◆ GIVEN MATERIAL:
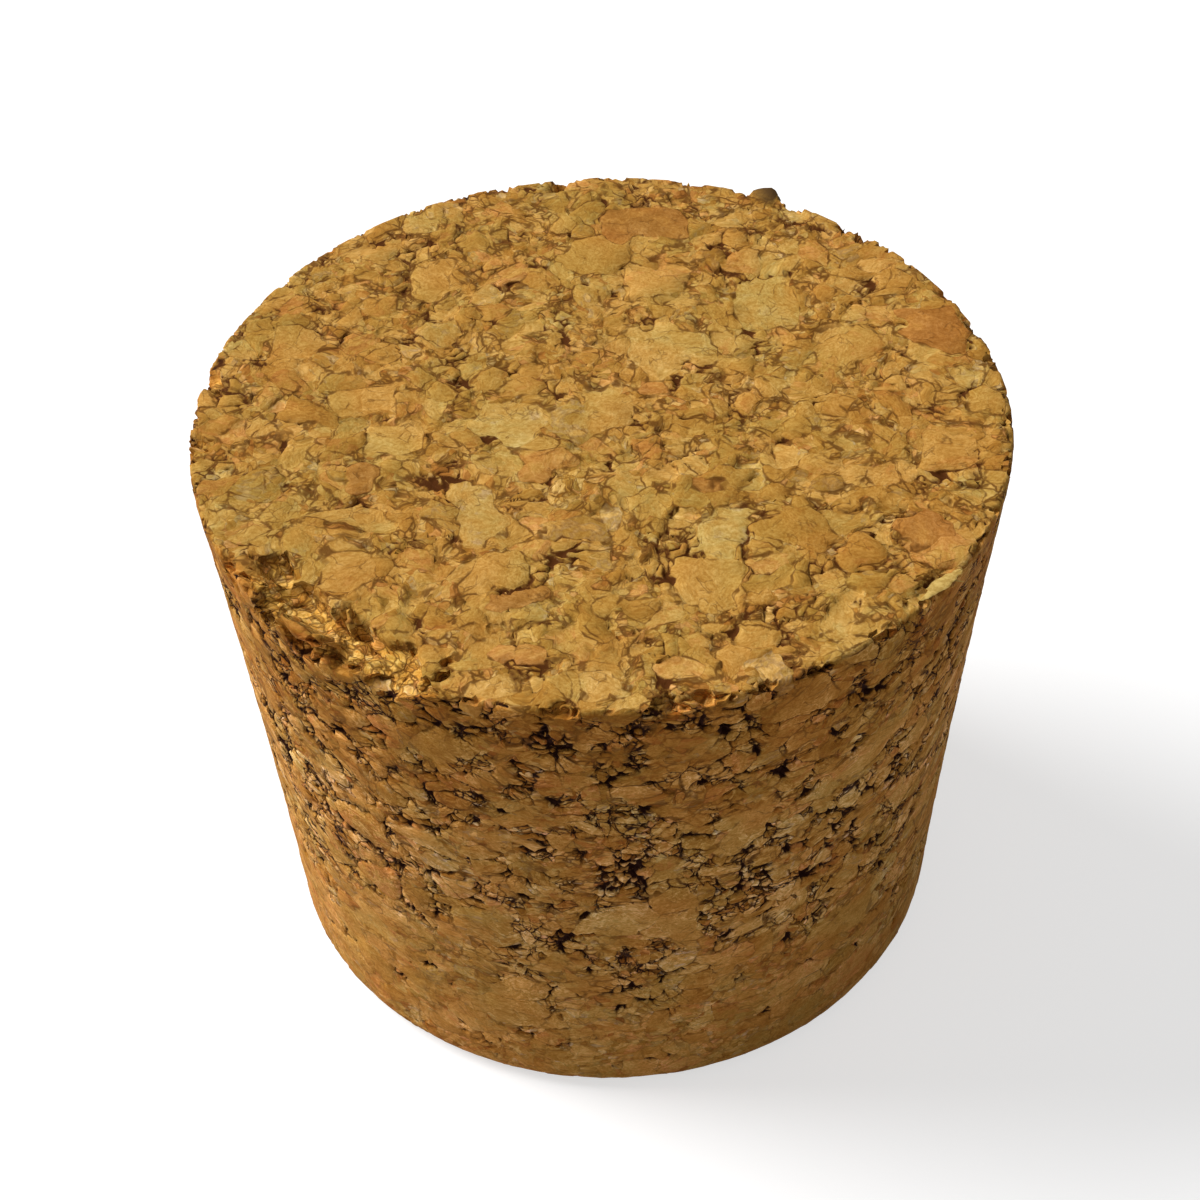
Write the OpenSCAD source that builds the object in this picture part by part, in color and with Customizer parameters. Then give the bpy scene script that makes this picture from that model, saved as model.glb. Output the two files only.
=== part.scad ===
// Tapered stopper of pressed cork granules, standing on its narrow end.
// The origin is the centre of the narrow end, and +Z runs up the axis to the wide end.
// The front of the stopper, with the broken stretch of rim at its left, faces -Y.

/* [Body] */
// Diameter of the wide end, at the edge
wide_d = 35; // [26:0.5:50]
// Diameter of the narrow end, before its edge is rounded
narrow_d = 30; // [22:0.5:46]
// Height from the narrow end to the wide end
height = 27; // [18:0.5:40]
// How far the ground side dips in from a straight taper at mid height
side_hollow = 0.15; // [0:0.05:0.5]
// Radius of the rounded edge round the narrow end
foot_round = 1.2; // [0.3:0.1:2.5]
// Radius of the worn edge round the wide end
rim_round = 0.25; // [0.1:0.05:0.8]

/* [Voids between granules] */
// Voids ground open round the side
side_voids = 330; // [0:10:360]
// Voids cut open on the wide end
wide_end_voids = 60; // [0:2:80]
// Voids cut open on the narrow end
narrow_end_voids = 40; // [0:2:60]
// Half the length of the smallest void
void_small = 0.28; // [0.2:0.01:0.4]
// Half the length of the largest void
void_large = 0.85; // [0.5:0.05:1]
// How deep the voids go, as a share of their half length
void_depth = 1.1; // [0.6:0.1:1.6]

/* [Rim damage] */
// Small nicks all round the rim of the wide end
rim_nicks = 46; // [0:2:60]
// Half the length of the largest nick
nick_size = 0.8; // [0.3:0.05:1.2]
// Angle at which the broken stretch starts, counted from +X
break_from = -149; // [-170:1:-140]
// Angle at which the broken stretch ends
break_to = -117; // [-130:1:-90]
// How far in from the rim the break's worn slope starts
break_width = 1.9; // [1:0.1:3]
// How far the slope drops by the time it meets the side
break_drop = 0.55; // [0.2:0.05:1.2]
// Half the length of the granules that have broken out
break_granule = 1.15; // [0.6:0.05:1.6]
// Half the length of the deep cracks in the break
crack_length = 1; // [0.5:0.1:1.5]
// How deep the cracks go
crack_depth = 1.9; // [1:0.1:2.5]

/* [Hidden] */
$fn = 96;

cork = [0.70, 0.53, 0.30];

// Straight pieces in each rounded edge and in the side
round_steps = 5;
side_steps = 8;

// Turn from one void to the next, so that no two rows line up
golden_turn = 137.508;

// A lump's corners: how many, and how near the middle the nearest and the furthest lie
lump_sides = 5;
lump_near = 0.7;
lump_far = 1.2;
// Where a lump's two rings of corners lie, as a share of its half height
lump_ring_height = 0.45;

// Share of the height, or of a face's radius, that the voids keep to
side_voids_low = 0.06;
side_voids_high = 0.96;
end_voids_reach = 0.94;
// Under 1, this crowds the side's voids towards the wide end
side_crowding = 0.75;
// Over 1, this makes small voids commoner than large ones
void_smallness = 1.6;
// The narrowest void's width, as a share of its length
void_narrowest = 0.5;
// How far a void's widest part stands out of the surface, as a share of its half length
void_mouth = 0.12;

// The smallest nick beside the largest, and a nick's depth and height beside its length
nick_smallest = 0.4;
nick_depth = 0.45;
nick_height = 0.6;
// How far a nick strays from its even place round the rim, as a share of their spacing
nick_stray = 0.7;

// How far cutting shapes stand clear of the surface that they cut
clear = 1;

// Depth of the small step where the break's slope starts
break_lip = 0.12;

// Angle from one broken-out granule to the next
break_step = 4;
// Rows of broken-out granules: [size beside break_granule, inset from the rim, drop]
break_rows = [
    [0.85, 0.1, 0],
    [0.7, 1.3, 0.15]
];
// The smallest and largest broken-out granule beside its row's size, and the flattest
break_smallest = 0.8;
break_largest = 1.25;
break_flattest = 0.75;
// Cracks in the break: [angle, inset from the rim, turn]
cracks = [
    [break_from + 7, 0.55, 70],
    [break_to - 12, 2.2, 64]
];
crack_width = 0.28;

// Chips that stand out on the rim: [angle, half depth, half length, half height]
chips = [
    [-113.8, 0.8, 0.35, 1.5],
    [-83, 0.6, 0.9, 0.45],
    [-77, 0.5, 0.6, 0.5],
    [-6, 0.4, 0.5, 0.5],
    [43, 0.9, 1.1, 0.7],
    [96, 0.7, 0.5, 0.5],
    [169, 0.5, 1.2, 0.8],
    [-178, 0.8, 0.7, 0.35]
];
// A dark crumb that stands proud just under the back of the rim
crumb_angle = 62.7;
crumb_size = 0.55;
crumb_drop = 0.6;

// First number of each family of voids and lumps, so that no two share a shape
wide_end_ids = 1000;
narrow_end_ids = 1200;
nick_ids = 1400;
chip_ids = 1500;
break_ids = 1600;
crack_ids = 1800;
crumb_id = 1900;

// What a chance number is used for, after the 0 to 9 that a lump's corners take
for_length = 11;
for_width = 12;
for_turn = 13;
for_place = 14;
for_height = 15;

// A number from 0 to 1 that differs for each id and each use
function chance(id, use) = let (v = sin(id * 127.1 + use * 311.7) * 437.585) v - floor(v);

function between(low, high, share) = low + (high - low) * share;

// A number from low to high that differs for each id and each use
function pick(low, high, id, use) = between(low, high, chance(id, use));

// Radius of the side at height z, full at the lower end of the worn edge
function side_r(z) =
    let (s = z / (height - rim_round))
    between(narrow_d, wide_d, s) / 2 - 4 * side_hollow * s * (1 - s);

// Points of a rounded edge of radius r that ends at radius edge_r, from angle a0 to a1
function edge_arc(edge_r, centre_z, r, a0, a1) = [
    for (i = [0 : round_steps])
        let (a = between(a0, a1, i / round_steps))
        [edge_r - r + r * cos(a), centre_z + r * sin(a)]
];

// Half of the body's section, from the axis at the narrow end to the axis at the wide end
function body_section() = concat(
    [[0, 0]],
    edge_arc(side_r(foot_round), foot_round, foot_round, -90, 0),
    [
        for (i = [1 : side_steps - 1])
            let (z = between(foot_round, height - rim_round, i / side_steps))
            [side_r(z), z]
    ],
    edge_arc(wide_d / 2, height - rim_round, rim_round, 0, 90),
    [[0, height]]
);

// One ring of a lump's uneven corners, x by y from its centre, at height z
function lump_ring(x, y, z, id, level) = [
    for (i = [0 : lump_sides - 1])
        let (
            a = 360 / lump_sides * (i + level / 2),
            r = pick(lump_near, lump_far, id, i + level * lump_sides)
        )
        [x * r * cos(a), y * r * sin(a), z]
];

// The three-cornered faces that join point tip to a ring whose first point is first
function tip_faces(tip, first, inward) = [
    for (i = [0 : lump_sides - 1])
        let (a = first + i, b = first + (i + 1) % lump_sides)
        inward ? [tip, a, b] : [tip, b, a]
];

// An uneven granule-shaped solid, x by y by z from its centre to its faces
module lump(x, y, z, id) {
    n = lump_sides;
    ring_z = z * lump_ring_height;
    points = concat(
        [[0, 0, -z]],
        lump_ring(x, y, -ring_z, id, 0),
        lump_ring(x, y, ring_z, id, 1),
        [[0, 0, z]]
    );
    band = [
        for (i = [0 : n - 1])
            let (a = 1 + i, b = 1 + (i + 1) % n)
            each [[a, a + n, b], [b, a + n, b + n]]
    ];
    polyhedron(points, concat(tip_faces(0, 1, true), band, tip_faces(2 * n + 1, n + 1, false)));
}

// A pit with sharp corners that narrows to a point at depth, with its mouth at height mouth
module pit(x, y, depth, mouth, id) {
    points = concat([[0, 0, -depth]], lump_ring(x, y, mouth, id, 0), [[0, 0, depth]]);
    polyhedron(points, concat(tip_faces(0, 1, true), tip_faces(lump_sides + 1, 1, false)));
}

// Places children on the side at an angle and height, with their Z axis pointing outwards
module on_side(angle, z) {
    rotate([0, 0, angle]) translate([side_r(z), 0, z]) rotate([0, 90, 0]) children();
}

// Places children at an angle on the edge of the wide end, set in towards the axis
module on_rim(angle, inset = 0, drop = 0) {
    rotate([0, 0, angle]) translate([wide_d / 2 - inset, 0, height - drop]) children();
}

// A void of its own size and slant, from the numbers that its id gives
module granule_void(id) {
    length = between(void_small, void_large, pow(chance(id, for_length), void_smallness));
    width = length * pick(void_narrowest, 1, id, for_width);
    rotate([0, 0, 180 * chance(id, for_turn)])
        pit(length, width, length * void_depth, length * void_mouth, id);
}

// Voids round the side on a golden-angle spiral, closer together towards the wide end
module side_void_field() {
    for (i = [0 : 1 : side_voids - 1]) {
        share = pow((i + chance(i, for_place)) / side_voids, side_crowding);
        z = height * between(side_voids_low, side_voids_high, share);
        on_side(golden_turn * i, z) granule_void(i);
    }
}

// Voids over a round face on a sunflower spiral
module end_void_field(count, face_r, first_id) {
    for (i = [0 : 1 : count - 1]) {
        id = first_id + i;
        r = face_r * end_voids_reach * sqrt((i + chance(id, for_place)) / count);
        rotate([0, 0, golden_turn * i]) translate([r, 0, 0]) granule_void(id);
    }
}

// Small nicks all round the rim, where the cut left half granules behind
module rim_nick_field() {
    for (i = [0 : 1 : rim_nicks - 1]) {
        id = nick_ids + i;
        size = nick_size * pick(nick_smallest, 1, id, for_length);
        on_rim(360 * (i + nick_stray * chance(id, for_place)) / rim_nicks)
            lump(size * nick_depth, size, size * nick_height, id);
    }
}

// The chips that stand out on the rim
module rim_chips() {
    for (i = [0 : len(chips) - 1]) {
        chip = chips[i];
        on_rim(chip[0]) lump(chip[1], chip[2], chip[3], chip_ids + i);
    }
}

// The worn slope under the broken-out granules, which leaves no crumb hanging between them
module break_slope() {
    inner = wide_d / 2 - break_width;
    outer = wide_d / 2 + clear;
    outer_drop = break_drop * (break_width + clear) / break_width;
    rotate([0, 0, break_from]) rotate_extrude(angle = break_to - break_from) polygon([
        [inner, height - break_lip],
        [outer, height - outer_drop],
        [outer, height + clear],
        [inner, height + clear]
    ]);
}

// The stretch of rim at the front left where rows of granules have broken out
module broken_rim() {
    break_slope();
    count = floor((break_to - break_from) / break_step);
    for (row = [0 : len(break_rows) - 1], i = [0 : count]) {
        id = break_ids + row * (count + 1) + i;
        angle = break_from + break_step * (i + chance(id, for_place) / 2);
        size = break_granule * break_rows[row][0] * pick(break_smallest, break_largest, id, for_length);
        on_rim(angle, break_rows[row][1], break_rows[row][2])
            lump(size, size, size * pick(break_flattest, 1, id, for_height), id);
    }
    for (i = [0 : len(cracks) - 1]) {
        crack = cracks[i];
        on_rim(crack[0], crack[1]) rotate([0, 0, crack[2]])
            lump(crack_length, crack_width, crack_depth, crack_ids + i);
    }
}

// The whole stopper, one piece of bound granules
module stopper() {
    color(cork) difference() {
        union() {
            rotate_extrude() polygon(body_section());
            on_rim(crumb_angle, 0, crumb_drop) lump(crumb_size, crumb_size, crumb_size, crumb_id);
        }
        side_void_field();
        translate([0, 0, height]) end_void_field(wide_end_voids, wide_d / 2, wide_end_ids);
        end_void_field(narrow_end_voids, narrow_d / 2 - foot_round, narrow_end_ids);
        rim_nick_field();
        rim_chips();
        broken_rim();
    }
}

stopper();
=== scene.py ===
"""A tapered stopper of pressed cork granules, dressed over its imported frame.

The body is one closed surface worked out with numpy: two round ends and a tapered side, pushed
inwards by the cracks, voids and breaks between granules. The granules are the nearest-point cells
of scattered points, and the finish reads the same points, so that relief and colour agree.
"""

import logging
import math
from dataclasses import dataclass, field
from enum import IntEnum
from itertools import product
from typing import Callable

import bmesh
import bpy
import numpy as np
from mathutils import Matrix, Vector


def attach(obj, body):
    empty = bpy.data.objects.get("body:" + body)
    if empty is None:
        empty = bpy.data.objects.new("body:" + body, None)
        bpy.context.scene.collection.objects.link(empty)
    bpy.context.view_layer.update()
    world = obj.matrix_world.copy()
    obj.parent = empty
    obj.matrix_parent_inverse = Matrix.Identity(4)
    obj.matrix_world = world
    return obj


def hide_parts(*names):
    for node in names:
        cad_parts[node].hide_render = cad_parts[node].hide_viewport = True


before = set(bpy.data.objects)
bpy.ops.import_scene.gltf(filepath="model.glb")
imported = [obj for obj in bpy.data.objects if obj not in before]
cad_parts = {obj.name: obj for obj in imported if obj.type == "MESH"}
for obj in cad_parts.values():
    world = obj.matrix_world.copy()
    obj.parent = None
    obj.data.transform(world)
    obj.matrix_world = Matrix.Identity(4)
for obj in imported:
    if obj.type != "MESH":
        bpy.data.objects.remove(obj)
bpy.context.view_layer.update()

log = logging.getLogger("stopper")

MM = 0.001
# Whole numbers of 32 bits, in which the scatter rule works
U32 = np.uint32
# The cube that holds a place and the 26 round it
NEIGHBOURS = tuple(product((-1, 0, 1), repeat=3))

Array = np.ndarray


class Use(IntEnum):
    """What a number by chance is used for, as the solid numbers its uses."""

    LENGTH = 11
    WIDTH = 12
    TURN = 13
    PLACE = 14
    HEIGHT = 15


# ---- Numbers by chance ----


def chance(key: float, use: float) -> float:
    """A number from 0 to 1 for each key and use, by the same rule as the solid's.

    Args:
        key: which void or lump it is for.
        use: what the number is used for.

    Returns:
        The fraction of a scaled sine of both, in degrees.
    """
    value = math.sin(math.radians(key * 127.1 + use * 311.7)) * 437.585
    return value - math.floor(value)


def between(low: float, high: float, share: float) -> float:
    """The value that lies a share of the way from low to high."""
    return low + (high - low) * share


def pick(low: float, high: float, key: float, use: float) -> float:
    """A number from low to high for each key and use."""
    return between(low, high, chance(key, use))


def smooth_step(low: float | Array, high: float | Array, value: Array) -> Array:
    """A soft step: 0 below low, 1 above high, and three s squared less two s cubed between."""
    s = np.clip((value - low) / (high - low), 0.0, 1.0)
    return s * s * (3.0 - 2.0 * s)


def roll_bits(x: Array, count: int) -> Array:
    """Each 32-bit number with its bits turned left by count places."""
    return (x << U32(count)) | (x >> U32(32 - count))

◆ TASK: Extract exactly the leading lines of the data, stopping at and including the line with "rim_round = 0.25; // [0.1:0.05:0.8]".

◆ FINISHED ANSWER:
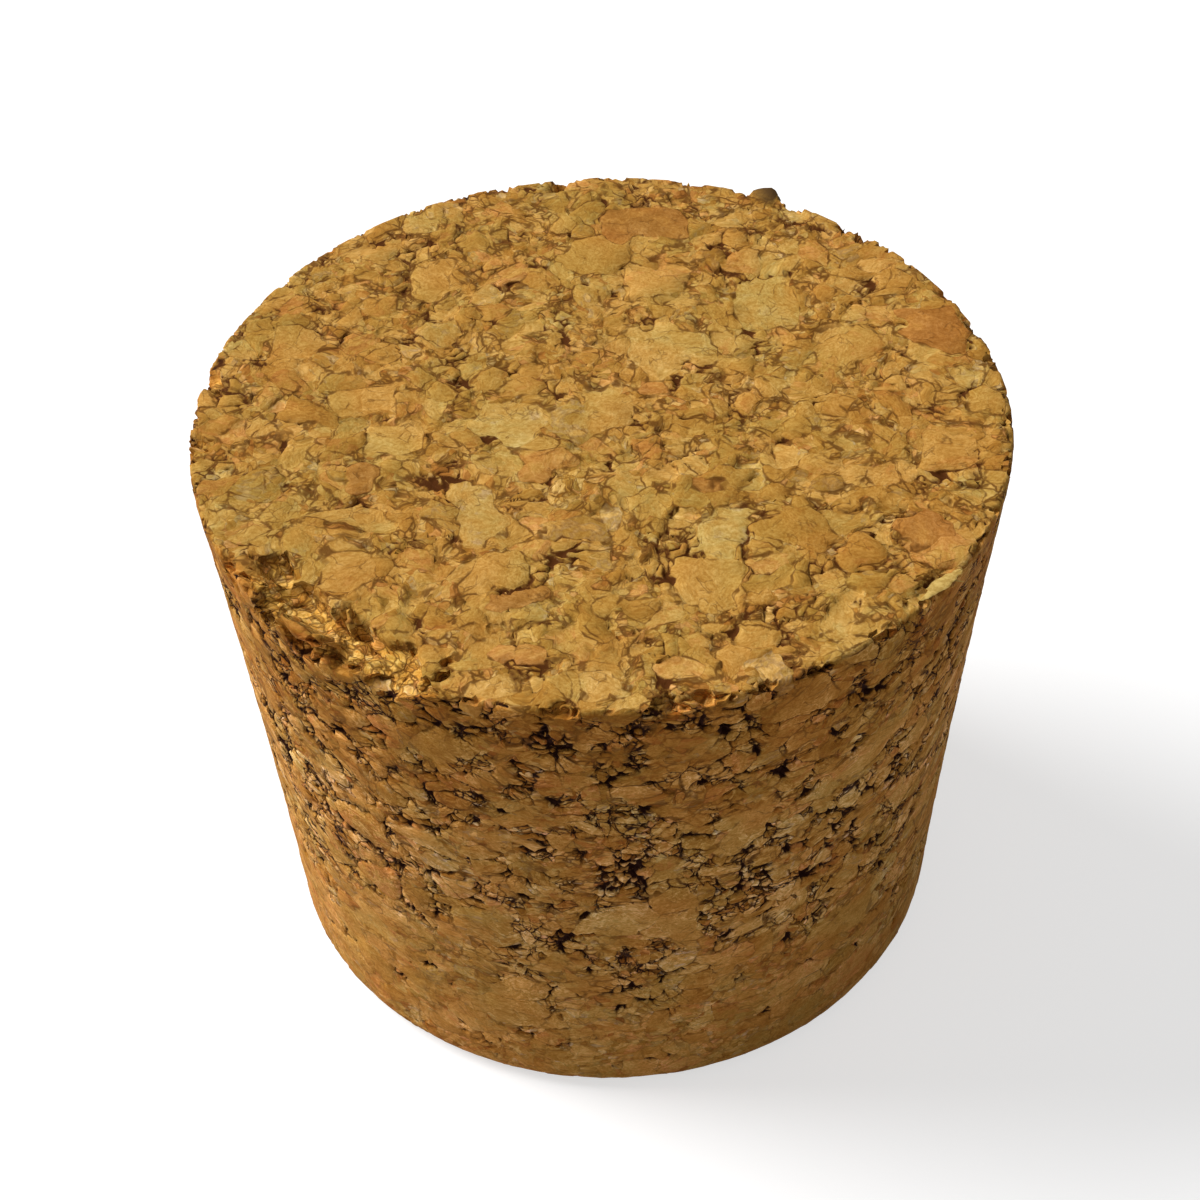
Write the OpenSCAD source that builds the object in this picture part by part, in color and with Customizer parameters. Then give the bpy scene script that makes this picture from that model, saved as model.glb. Output the two files only.
=== part.scad ===
// Tapered stopper of pressed cork granules, standing on its narrow end.
// The origin is the centre of the narrow end, and +Z runs up the axis to the wide end.
// The front of the stopper, with the broken stretch of rim at its left, faces -Y.

/* [Body] */
// Diameter of the wide end, at the edge
wide_d = 35; // [26:0.5:50]
// Diameter of the narrow end, before its edge is rounded
narrow_d = 30; // [22:0.5:46]
// Height from the narrow end to the wide end
height = 27; // [18:0.5:40]
// How far the ground side dips in from a straight taper at mid height
side_hollow = 0.15; // [0:0.05:0.5]
// Radius of the rounded edge round the narrow end
foot_round = 1.2; // [0.3:0.1:2.5]
// Radius of the worn edge round the wide end
rim_round = 0.25; // [0.1:0.05:0.8]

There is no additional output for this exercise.